Um encontro com Alegria

Wanderson Nogueira

Palavreando

Aos sábados, no Caderno Z, o jornalista Wanderson Nogueira explora a sua verve literária na coluna "Palavreando", onde fala de sentimentos e analisa o espírito e o comportamento humano.

sábado, 08 de fevereiro de 2020

Acolhei os refugiados

Perguntei à Alegria: você sabe cantar? Ela respondeu que não. Perguntei então se sabia sorrir. Apesar de mostrar os dentes, branquíssimos como o leite, também disse não. Alegria não sabia sorrir. O que mais me encanta é que mesmo sem saber sorrir e cantar, ainda assim Alegria sorri e canta. Apesar de todas as adversidades, as crianças, mesmo sem saber, sorriem e cantam.

Alegria aqui não é o estado de espírito. É o nome de uma linda menina, negra, aproximadamente 5 anos e que não nasceu no Brasil. Ela está bem longe de casa - o Congo. Sua trajetória, apesar de pequena, ficou na sua terra, junto com a história de seus ancestrais. Separadas pelo imenso Oceano Atlântico, a mais de sete mil quilômetros de distância. Seu lar há de ser aqui, sem que ela se sinta ainda no seu lugar.

Alegria não queria deixar sua terra. Fugiu da guerra de lá e foi acolhida na batalha de cá. É uma entre os mais de 20 mil refugiados que moram no Brasil. Esse país de imensas desigualdades e de braços nem sempre tão abertos. Mas se olharmos para trás, não tão para trás assim... 

Não somos muito diferentes dos refugiados de hoje. Não precisa ser antropólogo para saber que os invasores, em sua maioria, eram pessoas muito pobres de Portugal que queriam vir para cá atrás de terras e oportunidades. Os invasores de outras nacionalidades, idem. Os convidados, também. 

Não pensem que nossos suíços do Morro Queimado eram donos de chocolaterias ou de fábricas de relógio e canivetes. Eram refugiados do clima, como admitido recentemente pelo governo suíço, considerando aqueles suíços de 1820, como os primeiros refugiados tal qual conhecemos hoje. 

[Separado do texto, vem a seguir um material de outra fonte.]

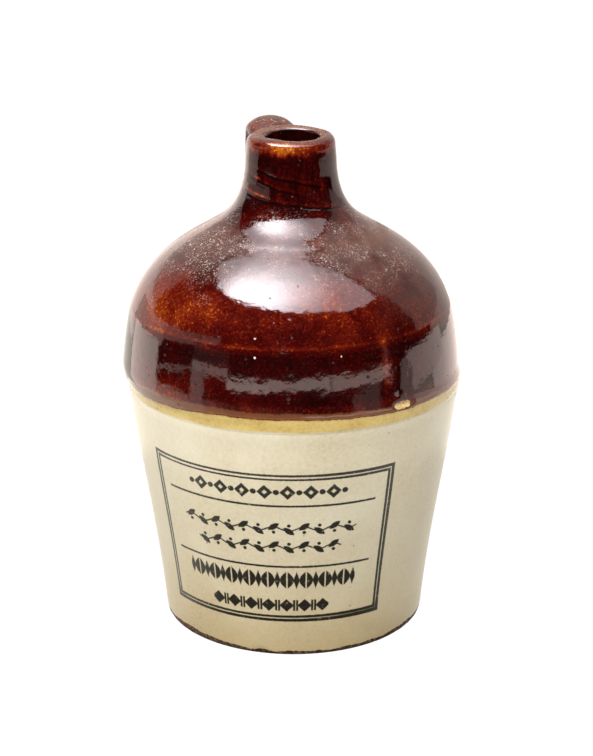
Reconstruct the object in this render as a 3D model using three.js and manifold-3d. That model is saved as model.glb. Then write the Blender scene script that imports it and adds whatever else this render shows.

Os únicos que não eram refugiados eram os escravos, justamente o povo que ainda hoje tem na pele as marcas do atraso da burguesia brasileira e que - até a maioria que nunca foi e jamais será burguês - pega emprestado, prosperando o preconceito que nenhuma prosperidade traz. 

No entanto, nessa análise histórica, dou apenas pincelada afim de evitar erros e confio o tema à credibilidade do professor Rodrigo Marreto.

Assim, o tempo e Alegria nos ensinam que devemos acolher os refugiados. Não importa se não são brasileiros. Tampouco importa se são congaleses, angolanos, sírios ou haitianos. São todos seres humanos. Com o mesmo sangue avermelhado. Independente de nacionalidades, somos irmãos! As fronteiras devem ser apenas linhas imaginárias para o estudo da geografia. 

Confesso a dificuldade de compreender o preconceito. Já acreditei ser fruto da burrice, mas suas raízes estão muito mais nos intelectuais que inventam teorias de superioridade e encontram na estupidez o propagar de suas arrogâncias. Nada muito diferente do que Jesus Cristo passou. Afinal, o homem santo nunca teve muitos problemas com os pseudos pecadores, mas sim com os religiosos de seu tempo.

Talvez, eu nunca mais encontre a pequena Alegria. Espero que ela possa encontrar alegria ao ter lar nesse lugar ou que um dia possa voltar ao seu país e viver com os seus em paz. Que cada mulher e homem, velho ou criança, forçado a deixar o seu país, possa ser acolhido e reconstruir sua vida como os venezuelanos de Nova Friburgo e encontrar alguma alegria aqui.